## start

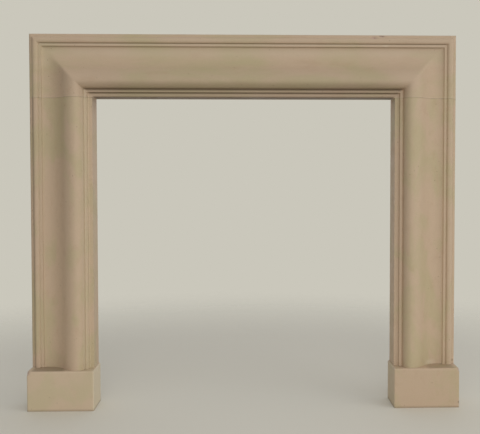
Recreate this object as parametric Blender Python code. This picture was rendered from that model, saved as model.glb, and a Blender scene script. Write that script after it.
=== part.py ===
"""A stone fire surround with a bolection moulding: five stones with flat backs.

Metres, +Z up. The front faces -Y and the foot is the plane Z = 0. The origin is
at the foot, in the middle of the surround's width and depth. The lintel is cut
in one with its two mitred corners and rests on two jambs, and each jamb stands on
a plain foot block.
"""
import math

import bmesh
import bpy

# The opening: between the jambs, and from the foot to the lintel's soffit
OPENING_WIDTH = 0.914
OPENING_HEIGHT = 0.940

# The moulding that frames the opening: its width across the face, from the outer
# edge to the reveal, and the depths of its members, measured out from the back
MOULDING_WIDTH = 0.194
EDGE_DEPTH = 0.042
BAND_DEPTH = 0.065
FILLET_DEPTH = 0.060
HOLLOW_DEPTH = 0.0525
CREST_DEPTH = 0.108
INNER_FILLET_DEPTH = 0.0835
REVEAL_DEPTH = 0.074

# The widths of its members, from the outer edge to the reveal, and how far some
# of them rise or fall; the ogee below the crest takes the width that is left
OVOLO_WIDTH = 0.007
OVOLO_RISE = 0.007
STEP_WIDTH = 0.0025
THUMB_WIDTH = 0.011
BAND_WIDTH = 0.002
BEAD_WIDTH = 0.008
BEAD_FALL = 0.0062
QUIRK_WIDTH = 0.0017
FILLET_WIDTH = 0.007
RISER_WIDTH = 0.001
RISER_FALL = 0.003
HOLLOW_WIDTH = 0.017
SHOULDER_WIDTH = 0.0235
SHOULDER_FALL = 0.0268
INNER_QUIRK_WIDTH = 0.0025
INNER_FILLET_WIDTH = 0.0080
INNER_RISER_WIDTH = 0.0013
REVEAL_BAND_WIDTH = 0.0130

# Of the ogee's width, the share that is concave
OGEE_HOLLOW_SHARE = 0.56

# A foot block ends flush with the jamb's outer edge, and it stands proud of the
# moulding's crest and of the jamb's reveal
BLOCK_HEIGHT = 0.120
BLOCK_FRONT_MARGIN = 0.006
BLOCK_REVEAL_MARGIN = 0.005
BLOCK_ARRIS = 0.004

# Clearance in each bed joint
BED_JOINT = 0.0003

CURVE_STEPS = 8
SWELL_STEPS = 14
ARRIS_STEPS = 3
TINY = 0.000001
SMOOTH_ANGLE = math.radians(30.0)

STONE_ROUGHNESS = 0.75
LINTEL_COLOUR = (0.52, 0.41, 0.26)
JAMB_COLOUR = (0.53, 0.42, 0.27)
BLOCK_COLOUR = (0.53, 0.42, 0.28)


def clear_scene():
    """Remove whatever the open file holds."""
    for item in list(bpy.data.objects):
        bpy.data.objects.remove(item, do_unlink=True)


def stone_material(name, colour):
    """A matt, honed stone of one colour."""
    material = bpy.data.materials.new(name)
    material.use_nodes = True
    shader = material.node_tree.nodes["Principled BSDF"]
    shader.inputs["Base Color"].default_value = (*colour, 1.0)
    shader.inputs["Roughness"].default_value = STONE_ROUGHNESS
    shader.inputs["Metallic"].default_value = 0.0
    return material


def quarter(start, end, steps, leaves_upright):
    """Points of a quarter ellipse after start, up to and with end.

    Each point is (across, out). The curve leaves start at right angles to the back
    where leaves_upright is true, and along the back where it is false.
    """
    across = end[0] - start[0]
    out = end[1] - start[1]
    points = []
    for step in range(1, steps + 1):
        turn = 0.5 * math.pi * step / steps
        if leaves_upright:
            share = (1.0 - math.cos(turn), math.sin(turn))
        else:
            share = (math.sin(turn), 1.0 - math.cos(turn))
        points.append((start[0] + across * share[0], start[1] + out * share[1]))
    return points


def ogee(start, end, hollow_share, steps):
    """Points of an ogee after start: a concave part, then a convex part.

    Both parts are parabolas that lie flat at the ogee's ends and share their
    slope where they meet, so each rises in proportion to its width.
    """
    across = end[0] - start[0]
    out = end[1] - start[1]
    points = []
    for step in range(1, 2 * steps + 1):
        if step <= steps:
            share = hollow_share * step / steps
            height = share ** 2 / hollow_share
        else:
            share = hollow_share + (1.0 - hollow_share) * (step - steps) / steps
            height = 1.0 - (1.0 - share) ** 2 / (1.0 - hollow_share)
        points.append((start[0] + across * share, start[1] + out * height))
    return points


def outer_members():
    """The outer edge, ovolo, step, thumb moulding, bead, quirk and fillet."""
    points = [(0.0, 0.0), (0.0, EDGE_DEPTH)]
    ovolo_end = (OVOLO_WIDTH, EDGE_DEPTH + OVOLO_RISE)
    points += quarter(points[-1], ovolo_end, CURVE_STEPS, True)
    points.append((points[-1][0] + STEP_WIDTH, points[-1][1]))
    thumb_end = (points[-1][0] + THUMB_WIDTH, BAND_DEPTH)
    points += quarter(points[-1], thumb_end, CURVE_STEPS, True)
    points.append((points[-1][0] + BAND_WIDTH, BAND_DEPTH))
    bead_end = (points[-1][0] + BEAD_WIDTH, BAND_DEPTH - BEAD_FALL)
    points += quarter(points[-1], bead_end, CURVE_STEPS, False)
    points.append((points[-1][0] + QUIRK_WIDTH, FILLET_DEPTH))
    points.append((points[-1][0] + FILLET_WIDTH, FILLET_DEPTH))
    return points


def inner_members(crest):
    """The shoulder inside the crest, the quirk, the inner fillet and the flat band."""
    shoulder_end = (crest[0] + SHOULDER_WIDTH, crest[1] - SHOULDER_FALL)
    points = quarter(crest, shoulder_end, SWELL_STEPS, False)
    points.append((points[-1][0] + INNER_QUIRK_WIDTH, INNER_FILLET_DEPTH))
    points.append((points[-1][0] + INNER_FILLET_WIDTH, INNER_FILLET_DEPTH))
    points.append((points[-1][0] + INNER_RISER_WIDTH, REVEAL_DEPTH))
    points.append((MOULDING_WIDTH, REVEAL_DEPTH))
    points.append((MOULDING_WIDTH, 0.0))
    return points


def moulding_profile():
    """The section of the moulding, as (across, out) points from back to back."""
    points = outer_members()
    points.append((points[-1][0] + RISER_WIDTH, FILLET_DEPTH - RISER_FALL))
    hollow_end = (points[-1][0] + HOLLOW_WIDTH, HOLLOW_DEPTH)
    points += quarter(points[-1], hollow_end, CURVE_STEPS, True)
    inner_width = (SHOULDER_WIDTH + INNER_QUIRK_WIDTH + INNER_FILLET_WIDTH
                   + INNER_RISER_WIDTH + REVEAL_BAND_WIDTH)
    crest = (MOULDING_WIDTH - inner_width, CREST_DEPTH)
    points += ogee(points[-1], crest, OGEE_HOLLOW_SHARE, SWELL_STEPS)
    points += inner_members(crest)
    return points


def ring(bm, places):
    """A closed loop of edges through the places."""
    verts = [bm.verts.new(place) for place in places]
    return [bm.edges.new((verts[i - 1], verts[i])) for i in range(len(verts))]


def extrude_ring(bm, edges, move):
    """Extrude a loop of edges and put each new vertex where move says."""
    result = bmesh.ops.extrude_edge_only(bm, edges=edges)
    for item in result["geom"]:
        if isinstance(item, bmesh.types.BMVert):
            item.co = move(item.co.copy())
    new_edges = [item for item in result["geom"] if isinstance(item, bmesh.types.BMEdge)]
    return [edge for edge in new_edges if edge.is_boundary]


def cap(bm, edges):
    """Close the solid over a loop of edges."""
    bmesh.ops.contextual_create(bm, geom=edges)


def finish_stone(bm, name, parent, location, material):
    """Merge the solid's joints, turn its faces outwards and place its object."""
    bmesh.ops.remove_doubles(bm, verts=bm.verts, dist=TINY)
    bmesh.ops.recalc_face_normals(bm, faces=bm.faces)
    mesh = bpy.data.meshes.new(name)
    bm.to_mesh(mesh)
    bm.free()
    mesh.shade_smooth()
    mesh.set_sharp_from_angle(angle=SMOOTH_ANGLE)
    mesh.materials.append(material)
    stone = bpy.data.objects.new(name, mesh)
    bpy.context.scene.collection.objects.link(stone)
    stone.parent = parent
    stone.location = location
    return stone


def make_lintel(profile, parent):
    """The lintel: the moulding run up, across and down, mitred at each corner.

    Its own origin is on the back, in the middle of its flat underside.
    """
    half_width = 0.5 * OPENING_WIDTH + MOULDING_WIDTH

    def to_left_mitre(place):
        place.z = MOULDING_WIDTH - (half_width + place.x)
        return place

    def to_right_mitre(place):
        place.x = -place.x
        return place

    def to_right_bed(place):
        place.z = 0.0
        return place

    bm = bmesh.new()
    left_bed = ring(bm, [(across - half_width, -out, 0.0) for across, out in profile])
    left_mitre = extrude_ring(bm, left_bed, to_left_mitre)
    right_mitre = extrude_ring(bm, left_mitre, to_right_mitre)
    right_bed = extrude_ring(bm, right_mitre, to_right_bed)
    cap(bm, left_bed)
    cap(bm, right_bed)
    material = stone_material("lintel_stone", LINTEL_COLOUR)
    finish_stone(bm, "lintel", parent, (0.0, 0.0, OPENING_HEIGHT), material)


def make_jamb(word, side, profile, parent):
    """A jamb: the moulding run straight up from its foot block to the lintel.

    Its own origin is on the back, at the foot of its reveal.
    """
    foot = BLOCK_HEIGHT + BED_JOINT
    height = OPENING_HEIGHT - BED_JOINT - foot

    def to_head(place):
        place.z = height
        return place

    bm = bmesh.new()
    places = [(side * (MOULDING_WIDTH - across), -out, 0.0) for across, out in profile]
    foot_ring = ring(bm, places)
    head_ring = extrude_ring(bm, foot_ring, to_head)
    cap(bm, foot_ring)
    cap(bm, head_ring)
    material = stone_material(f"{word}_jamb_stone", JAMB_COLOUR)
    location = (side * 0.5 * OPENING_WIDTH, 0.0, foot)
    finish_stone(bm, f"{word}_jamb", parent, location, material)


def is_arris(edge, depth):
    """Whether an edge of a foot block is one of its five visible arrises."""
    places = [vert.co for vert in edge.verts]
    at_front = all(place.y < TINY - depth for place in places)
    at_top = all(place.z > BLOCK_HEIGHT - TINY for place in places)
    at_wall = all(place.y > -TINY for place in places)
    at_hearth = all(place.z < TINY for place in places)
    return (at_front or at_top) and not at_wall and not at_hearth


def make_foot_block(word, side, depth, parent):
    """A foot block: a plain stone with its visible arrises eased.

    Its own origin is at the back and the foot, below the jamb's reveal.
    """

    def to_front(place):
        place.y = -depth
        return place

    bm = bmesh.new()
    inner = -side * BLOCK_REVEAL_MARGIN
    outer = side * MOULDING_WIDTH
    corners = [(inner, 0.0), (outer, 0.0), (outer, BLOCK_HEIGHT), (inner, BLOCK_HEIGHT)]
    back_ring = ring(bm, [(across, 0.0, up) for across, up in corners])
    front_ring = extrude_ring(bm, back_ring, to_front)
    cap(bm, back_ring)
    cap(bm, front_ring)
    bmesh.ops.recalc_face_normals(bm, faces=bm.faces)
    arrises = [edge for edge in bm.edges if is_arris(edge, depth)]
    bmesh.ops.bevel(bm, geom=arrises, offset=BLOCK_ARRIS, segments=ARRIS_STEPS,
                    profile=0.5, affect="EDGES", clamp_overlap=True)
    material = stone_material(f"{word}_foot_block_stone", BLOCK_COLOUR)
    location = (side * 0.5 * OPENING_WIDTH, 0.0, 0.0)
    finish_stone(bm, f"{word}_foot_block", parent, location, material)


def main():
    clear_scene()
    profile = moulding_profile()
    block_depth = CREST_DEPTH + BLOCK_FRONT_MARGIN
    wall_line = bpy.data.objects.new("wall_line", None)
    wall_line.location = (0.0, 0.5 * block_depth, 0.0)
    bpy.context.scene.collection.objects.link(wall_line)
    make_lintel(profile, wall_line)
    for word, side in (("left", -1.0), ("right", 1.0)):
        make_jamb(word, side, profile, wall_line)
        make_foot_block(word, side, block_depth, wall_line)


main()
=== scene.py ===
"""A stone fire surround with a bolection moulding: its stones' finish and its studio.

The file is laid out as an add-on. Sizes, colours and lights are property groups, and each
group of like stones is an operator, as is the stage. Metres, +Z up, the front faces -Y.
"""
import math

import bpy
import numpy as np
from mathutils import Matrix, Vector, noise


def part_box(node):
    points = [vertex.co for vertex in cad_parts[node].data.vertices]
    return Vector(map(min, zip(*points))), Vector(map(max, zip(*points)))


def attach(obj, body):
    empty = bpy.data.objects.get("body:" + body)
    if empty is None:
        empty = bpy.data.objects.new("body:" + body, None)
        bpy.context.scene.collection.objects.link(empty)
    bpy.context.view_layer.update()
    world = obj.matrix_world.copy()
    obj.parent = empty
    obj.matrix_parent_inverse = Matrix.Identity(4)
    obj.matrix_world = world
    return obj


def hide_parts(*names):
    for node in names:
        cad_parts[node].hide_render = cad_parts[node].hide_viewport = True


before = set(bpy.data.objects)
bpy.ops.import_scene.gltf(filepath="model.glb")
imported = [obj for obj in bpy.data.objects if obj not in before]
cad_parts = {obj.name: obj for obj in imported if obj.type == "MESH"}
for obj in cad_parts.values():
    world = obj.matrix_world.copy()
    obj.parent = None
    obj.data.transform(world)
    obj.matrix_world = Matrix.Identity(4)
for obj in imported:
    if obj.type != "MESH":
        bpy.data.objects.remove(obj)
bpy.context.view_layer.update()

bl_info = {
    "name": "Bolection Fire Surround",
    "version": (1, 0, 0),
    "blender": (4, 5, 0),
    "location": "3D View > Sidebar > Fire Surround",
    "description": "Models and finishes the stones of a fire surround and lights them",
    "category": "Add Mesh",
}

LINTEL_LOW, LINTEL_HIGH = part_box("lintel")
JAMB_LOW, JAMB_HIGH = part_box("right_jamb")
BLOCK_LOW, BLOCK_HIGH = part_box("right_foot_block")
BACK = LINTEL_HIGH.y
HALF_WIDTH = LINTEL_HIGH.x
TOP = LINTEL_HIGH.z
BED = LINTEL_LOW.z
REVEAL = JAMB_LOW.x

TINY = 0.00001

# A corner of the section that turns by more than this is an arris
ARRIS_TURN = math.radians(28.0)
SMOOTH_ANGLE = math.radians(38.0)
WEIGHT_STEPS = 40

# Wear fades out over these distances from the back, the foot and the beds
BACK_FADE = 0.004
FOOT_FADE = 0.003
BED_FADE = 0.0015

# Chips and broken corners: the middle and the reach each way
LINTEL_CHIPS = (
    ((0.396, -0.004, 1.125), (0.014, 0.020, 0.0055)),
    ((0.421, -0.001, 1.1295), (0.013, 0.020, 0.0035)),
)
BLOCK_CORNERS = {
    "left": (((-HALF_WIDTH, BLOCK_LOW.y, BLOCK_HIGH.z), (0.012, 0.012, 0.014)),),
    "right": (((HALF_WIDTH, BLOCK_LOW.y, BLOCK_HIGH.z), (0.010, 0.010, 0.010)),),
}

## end

_CHALLENGE_
Repeat exactly the lines from the one that contains "for word, side" through the one that contains "zip(*points))), Vector(map(max, zip(*points)))", and only those.

_TASK ANSWER_
    for word, side in (("left", -1.0), ("right", 1.0)):
        make_jamb(word, side, profile, wall_line)
        make_foot_block(word, side, block_depth, wall_line)


main()
=== scene.py ===
"""A stone fire surround with a bolection moulding: its stones' finish and its studio.

The file is laid out as an add-on. Sizes, colours and lights are property groups, and each
group of like stones is an operator, as is the stage. Metres, +Z up, the front faces -Y.
"""
import math

import bpy
import numpy as np
from mathutils import Matrix, Vector, noise


def part_box(node):
    points = [vertex.co for vertex in cad_parts[node].data.vertices]
    return Vector(map(min, zip(*points))), Vector(map(max, zip(*points)))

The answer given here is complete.